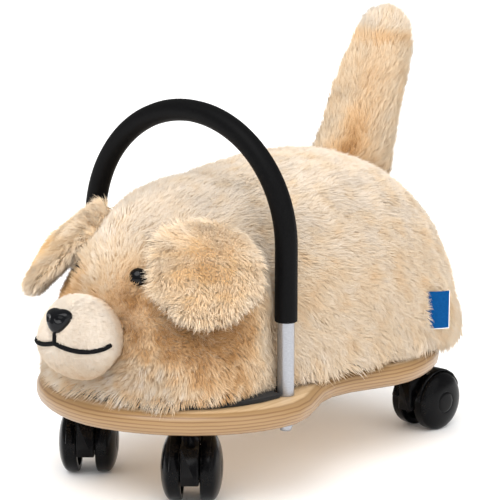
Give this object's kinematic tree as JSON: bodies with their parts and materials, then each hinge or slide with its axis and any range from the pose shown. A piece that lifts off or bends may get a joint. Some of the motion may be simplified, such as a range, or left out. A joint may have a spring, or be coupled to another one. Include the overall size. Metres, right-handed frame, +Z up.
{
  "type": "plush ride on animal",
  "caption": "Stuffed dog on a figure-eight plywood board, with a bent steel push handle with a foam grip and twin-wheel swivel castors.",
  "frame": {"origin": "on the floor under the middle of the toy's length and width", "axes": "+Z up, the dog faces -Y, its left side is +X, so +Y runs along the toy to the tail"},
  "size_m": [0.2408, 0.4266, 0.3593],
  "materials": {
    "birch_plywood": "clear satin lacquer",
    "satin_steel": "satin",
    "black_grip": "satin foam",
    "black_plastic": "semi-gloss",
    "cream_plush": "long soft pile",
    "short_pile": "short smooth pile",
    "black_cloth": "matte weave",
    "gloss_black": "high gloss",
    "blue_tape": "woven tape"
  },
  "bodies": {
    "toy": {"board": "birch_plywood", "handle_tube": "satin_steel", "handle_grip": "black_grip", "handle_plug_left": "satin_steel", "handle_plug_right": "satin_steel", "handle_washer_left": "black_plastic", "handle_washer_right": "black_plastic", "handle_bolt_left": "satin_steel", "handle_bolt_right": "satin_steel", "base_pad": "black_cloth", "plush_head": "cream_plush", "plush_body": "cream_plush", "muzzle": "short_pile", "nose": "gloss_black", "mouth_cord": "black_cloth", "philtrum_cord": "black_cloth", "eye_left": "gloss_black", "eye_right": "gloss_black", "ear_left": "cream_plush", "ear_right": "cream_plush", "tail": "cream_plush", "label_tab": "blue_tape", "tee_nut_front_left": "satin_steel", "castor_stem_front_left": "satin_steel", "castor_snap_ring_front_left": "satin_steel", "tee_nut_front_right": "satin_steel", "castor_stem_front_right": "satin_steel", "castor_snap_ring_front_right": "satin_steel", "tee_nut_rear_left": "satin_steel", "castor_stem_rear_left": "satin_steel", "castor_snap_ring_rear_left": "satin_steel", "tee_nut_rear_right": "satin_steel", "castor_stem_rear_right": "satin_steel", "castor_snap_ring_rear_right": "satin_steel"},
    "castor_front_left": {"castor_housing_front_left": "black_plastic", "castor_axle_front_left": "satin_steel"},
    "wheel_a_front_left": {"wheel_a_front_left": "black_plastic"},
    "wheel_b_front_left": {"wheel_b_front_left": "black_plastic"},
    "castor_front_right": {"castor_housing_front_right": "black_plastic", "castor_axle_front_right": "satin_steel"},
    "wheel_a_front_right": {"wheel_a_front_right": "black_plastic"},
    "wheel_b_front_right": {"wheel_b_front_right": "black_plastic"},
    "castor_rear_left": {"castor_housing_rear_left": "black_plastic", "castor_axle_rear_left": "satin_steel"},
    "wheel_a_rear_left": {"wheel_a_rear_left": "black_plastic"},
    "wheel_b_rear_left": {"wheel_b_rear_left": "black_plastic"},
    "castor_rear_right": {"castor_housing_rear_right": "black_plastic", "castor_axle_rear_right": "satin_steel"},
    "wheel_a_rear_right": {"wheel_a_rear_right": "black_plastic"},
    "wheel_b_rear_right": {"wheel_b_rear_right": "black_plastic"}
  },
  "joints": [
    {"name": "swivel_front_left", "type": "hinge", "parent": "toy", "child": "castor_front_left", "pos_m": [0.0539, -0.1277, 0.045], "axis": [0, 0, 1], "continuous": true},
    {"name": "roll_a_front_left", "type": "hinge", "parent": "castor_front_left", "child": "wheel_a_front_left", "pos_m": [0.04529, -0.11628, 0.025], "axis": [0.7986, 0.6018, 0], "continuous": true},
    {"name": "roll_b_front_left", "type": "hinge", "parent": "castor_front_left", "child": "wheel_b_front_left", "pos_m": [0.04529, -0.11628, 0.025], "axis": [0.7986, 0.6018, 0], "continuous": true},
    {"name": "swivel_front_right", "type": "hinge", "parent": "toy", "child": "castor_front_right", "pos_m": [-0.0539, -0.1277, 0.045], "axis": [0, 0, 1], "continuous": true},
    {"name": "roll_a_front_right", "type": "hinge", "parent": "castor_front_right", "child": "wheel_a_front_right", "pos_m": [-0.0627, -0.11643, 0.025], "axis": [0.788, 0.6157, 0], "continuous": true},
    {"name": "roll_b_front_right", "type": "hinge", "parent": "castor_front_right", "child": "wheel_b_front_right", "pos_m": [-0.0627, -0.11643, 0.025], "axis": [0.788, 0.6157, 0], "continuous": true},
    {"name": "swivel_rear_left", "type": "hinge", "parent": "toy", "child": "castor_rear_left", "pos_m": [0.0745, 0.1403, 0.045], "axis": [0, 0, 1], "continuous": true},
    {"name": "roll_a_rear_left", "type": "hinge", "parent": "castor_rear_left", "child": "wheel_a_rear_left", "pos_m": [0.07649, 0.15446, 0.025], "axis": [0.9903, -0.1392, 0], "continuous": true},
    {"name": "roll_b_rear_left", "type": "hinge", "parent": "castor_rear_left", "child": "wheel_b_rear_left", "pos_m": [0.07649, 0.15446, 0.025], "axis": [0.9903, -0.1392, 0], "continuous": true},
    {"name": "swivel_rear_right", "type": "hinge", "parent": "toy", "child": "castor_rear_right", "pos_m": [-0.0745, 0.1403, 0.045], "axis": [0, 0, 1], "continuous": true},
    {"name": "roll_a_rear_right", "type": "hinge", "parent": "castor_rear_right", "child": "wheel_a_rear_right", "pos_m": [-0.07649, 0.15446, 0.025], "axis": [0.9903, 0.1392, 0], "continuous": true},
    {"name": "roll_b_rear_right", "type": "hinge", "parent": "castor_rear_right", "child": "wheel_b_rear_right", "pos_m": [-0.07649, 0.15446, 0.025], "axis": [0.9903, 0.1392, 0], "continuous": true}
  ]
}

* * * * * * * * *

* _The request_:
Print the whole listing again, exactly.

* _Solution to this problem_:
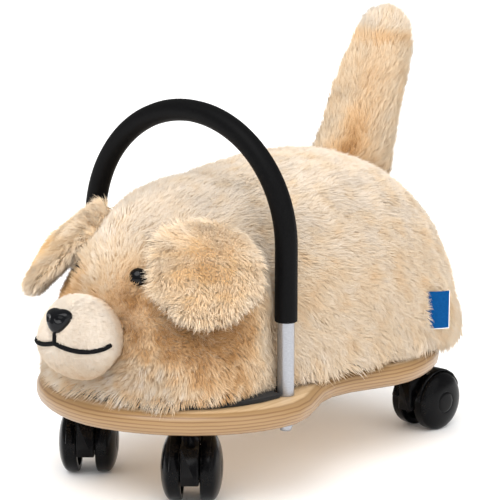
Give this object's kinematic tree as JSON: bodies with their parts and materials, then each hinge or slide with its axis and any range from the pose shown. A piece that lifts off or bends may get a joint. Some of the motion may be simplified, such as a range, or left out. A joint may have a spring, or be coupled to another one. Include the overall size. Metres, right-handed frame, +Z up.
{
  "type": "plush ride on animal",
  "caption": "Stuffed dog on a figure-eight plywood board, with a bent steel push handle with a foam grip and twin-wheel swivel castors.",
  "frame": {"origin": "on the floor under the middle of the toy's length and width", "axes": "+Z up, the dog faces -Y, its left side is +X, so +Y runs along the toy to the tail"},
  "size_m": [0.2408, 0.4266, 0.3593],
  "materials": {
    "birch_plywood": "clear satin lacquer",
    "satin_steel": "satin",
    "black_grip": "satin foam",
    "black_plastic": "semi-gloss",
    "cream_plush": "long soft pile",
    "short_pile": "short smooth pile",
    "black_cloth": "matte weave",
    "gloss_black": "high gloss",
    "blue_tape": "woven tape"
  },
  "bodies": {
    "toy": {"board": "birch_plywood", "handle_tube": "satin_steel", "handle_grip": "black_grip", "handle_plug_left": "satin_steel", "handle_plug_right": "satin_steel", "handle_washer_left": "black_plastic", "handle_washer_right": "black_plastic", "handle_bolt_left": "satin_steel", "handle_bolt_right": "satin_steel", "base_pad": "black_cloth", "plush_head": "cream_plush", "plush_body": "cream_plush", "muzzle": "short_pile", "nose": "gloss_black", "mouth_cord": "black_cloth", "philtrum_cord": "black_cloth", "eye_left": "gloss_black", "eye_right": "gloss_black", "ear_left": "cream_plush", "ear_right": "cream_plush", "tail": "cream_plush", "label_tab": "blue_tape", "tee_nut_front_left": "satin_steel", "castor_stem_front_left": "satin_steel", "castor_snap_ring_front_left": "satin_steel", "tee_nut_front_right": "satin_steel", "castor_stem_front_right": "satin_steel", "castor_snap_ring_front_right": "satin_steel", "tee_nut_rear_left": "satin_steel", "castor_stem_rear_left": "satin_steel", "castor_snap_ring_rear_left": "satin_steel", "tee_nut_rear_right": "satin_steel", "castor_stem_rear_right": "satin_steel", "castor_snap_ring_rear_right": "satin_steel"},
    "castor_front_left": {"castor_housing_front_left": "black_plastic", "castor_axle_front_left": "satin_steel"},
    "wheel_a_front_left": {"wheel_a_front_left": "black_plastic"},
    "wheel_b_front_left": {"wheel_b_front_left": "black_plastic"},
    "castor_front_right": {"castor_housing_front_right": "black_plastic", "castor_axle_front_right": "satin_steel"},
    "wheel_a_front_right": {"wheel_a_front_right": "black_plastic"},
    "wheel_b_front_right": {"wheel_b_front_right": "black_plastic"},
    "castor_rear_left": {"castor_housing_rear_left": "black_plastic", "castor_axle_rear_left": "satin_steel"},
    "wheel_a_rear_left": {"wheel_a_rear_left": "black_plastic"},
    "wheel_b_rear_left": {"wheel_b_rear_left": "black_plastic"},
    "castor_rear_right": {"castor_housing_rear_right": "black_plastic", "castor_axle_rear_right": "satin_steel"},
    "wheel_a_rear_right": {"wheel_a_rear_right": "black_plastic"},
    "wheel_b_rear_right": {"wheel_b_rear_right": "black_plastic"}
  },
  "joints": [
    {"name": "swivel_front_left", "type": "hinge", "parent": "toy", "child": "castor_front_left", "pos_m": [0.0539, -0.1277, 0.045], "axis": [0, 0, 1], "continuous": true},
    {"name": "roll_a_front_left", "type": "hinge", "parent": "castor_front_left", "child": "wheel_a_front_left", "pos_m": [0.04529, -0.11628, 0.025], "axis": [0.7986, 0.6018, 0], "continuous": true},
    {"name": "roll_b_front_left", "type": "hinge", "parent": "castor_front_left", "child": "wheel_b_front_left", "pos_m": [0.04529, -0.11628, 0.025], "axis": [0.7986, 0.6018, 0], "continuous": true},
    {"name": "swivel_front_right", "type": "hinge", "parent": "toy", "child": "castor_front_right", "pos_m": [-0.0539, -0.1277, 0.045], "axis": [0, 0, 1], "continuous": true},
    {"name": "roll_a_front_right", "type": "hinge", "parent": "castor_front_right", "child": "wheel_a_front_right", "pos_m": [-0.0627, -0.11643, 0.025], "axis": [0.788, 0.6157, 0], "continuous": true},
    {"name": "roll_b_front_right", "type": "hinge", "parent": "castor_front_right", "child": "wheel_b_front_right", "pos_m": [-0.0627, -0.11643, 0.025], "axis": [0.788, 0.6157, 0], "continuous": true},
    {"name": "swivel_rear_left", "type": "hinge", "parent": "toy", "child": "castor_rear_left", "pos_m": [0.0745, 0.1403, 0.045], "axis": [0, 0, 1], "continuous": true},
    {"name": "roll_a_rear_left", "type": "hinge", "parent": "castor_rear_left", "child": "wheel_a_rear_left", "pos_m": [0.07649, 0.15446, 0.025], "axis": [0.9903, -0.1392, 0], "continuous": true},
    {"name": "roll_b_rear_left", "type": "hinge", "parent": "castor_rear_left", "child": "wheel_b_rear_left", "pos_m": [0.07649, 0.15446, 0.025], "axis": [0.9903, -0.1392, 0], "continuous": true},
    {"name": "swivel_rear_right", "type": "hinge", "parent": "toy", "child": "castor_rear_right", "pos_m": [-0.0745, 0.1403, 0.045], "axis": [0, 0, 1], "continuous": true},
    {"name": "roll_a_rear_right", "type": "hinge", "parent": "castor_rear_right", "child": "wheel_a_rear_right", "pos_m": [-0.07649, 0.15446, 0.025], "axis": [0.9903, 0.1392, 0], "continuous": true},
    {"name": "roll_b_rear_right", "type": "hinge", "parent": "castor_rear_right", "child": "wheel_b_rear_right", "pos_m": [-0.07649, 0.15446, 0.025], "axis": [0.9903, 0.1392, 0], "continuous": true}
  ]
}